Mikel ZUBIMENDI
OBITUARIO

Camaleón político que manejó con maestría el arte de la seducción

Pícaro y afable, con un estilo personal inconfundible, Jacques Chirac falleció ayer a los 86 años tras forjarse una de las carreras políticas más longevas de Europa. Jefe de Estado desde 1995 hasta 2007, llegó a ser dos veces presidente, dos veces primer ministro y alcalde de París durante 18 años. Y aunque su presidencia estuvo marcada por el estancamiento y la inacción, dejando un país más dividido, endeudado y con más paro que el que se encontró cuando llegó al cargo, será recordado como uno de los políticos franceses favoritos.

Chirac siempre tuvo una capacidad excepcional para la seducción. Encantó al público durante décadas con sus apretones de manos; acariciaba a sus perros, fumaba Gitanes y bebía cerveza como el pueblo; necesitaba como el aire llegar y tocar a la gente, fueran granjeros o pensionistas, fuera la reina Isabel II o la canciller alemana Angela Merkel.

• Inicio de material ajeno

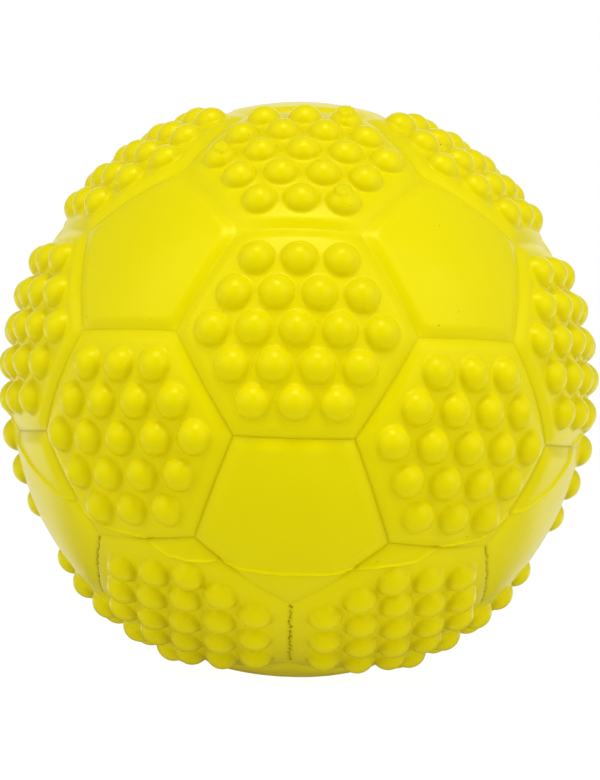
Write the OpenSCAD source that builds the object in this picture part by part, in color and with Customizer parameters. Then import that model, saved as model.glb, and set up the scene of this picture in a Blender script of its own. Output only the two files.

Tuvo un aire de monarca republicano que nunca tuvieron sus sucesores Sarkozy u Hollande. Y también dotes camaleónicas, con capacidad de ser una veleta para cambiar de posición política según le convenía. En los 70, era partidario de una economía controlada por el Estado; en los 80, abrazó el liberalismo de Reagan y Thatcher; nada más llegar a la Presidencia, reanudó los ensayos nucleares franceses en la Polinesia y, en 2002, aparecía como el más ecologista; euroescéptico en los 70 y ardiente defensor de la Unión Europea una década después. Criatura de mayo del 68, pero del otro lado de la barricada, nunca le importó la ideología. Podía ser un defensor del «trabajo a la francesa», aparecer como un autoritario o como un ser flexible, según las circunstancias, liberal ahora y gaullista luego.

Durante su carrera de 43 años, Chirac también jugó un papel de «bulldozer», de «asesino» especializado en cargarse políticamente a adversarios internos. Siempre fue un guerrero político, cínico cuando debía serlo, habituado a las traiciones que él mismo practicó en no pocas ocasiones. Políticamente, fue un experto en disparar emboscado, en aliarse entre bambalinas, en matar sin decir palabra. Y siempre fue tenaz. Intentó derrocar en dos ocasiones a Mitterrand y falló en ambas. Pero siempre tuvo una gran capacidad de encajar los golpes y volverse a poner en pie. Fue parte de su encanto.

A nivel internacional, será recordado por su fuerte oposición a la guerra de Irak y por ser el primer presidente que rompió el tabú de la colaboración «del pueblo y del Estado francés» en el envío de 76.000 judíos a los campos de concentración en la Segunda Guerra Mundial. Pero, de la misma forma que hizo frente al triunvirato Bush-Blair-Aznar en contra de la aventura bélica en Irak, no dudó en alinearse con el presidente español en su política represiva contra la resistencia vasca.

Gaullista agresivo, por momentos letárgico y ajeno a los cambios de humor de la opinión pública, supo hacer gestos potentes que agradeció la izquierda. Por ejemplo, votó por la abolición de la pena de muerte, apoyó a Simone Weil en la interrupción voluntaria del embarazo, limitó el mandato del presidente de siete a cinco años e instauró un impuesto mundial en los billetes de avión en favor de los pobres del planeta.

Fue un conservador heterodoxo con muchas zonas de sombra. Encarnó así el enigma de una persona paradójica.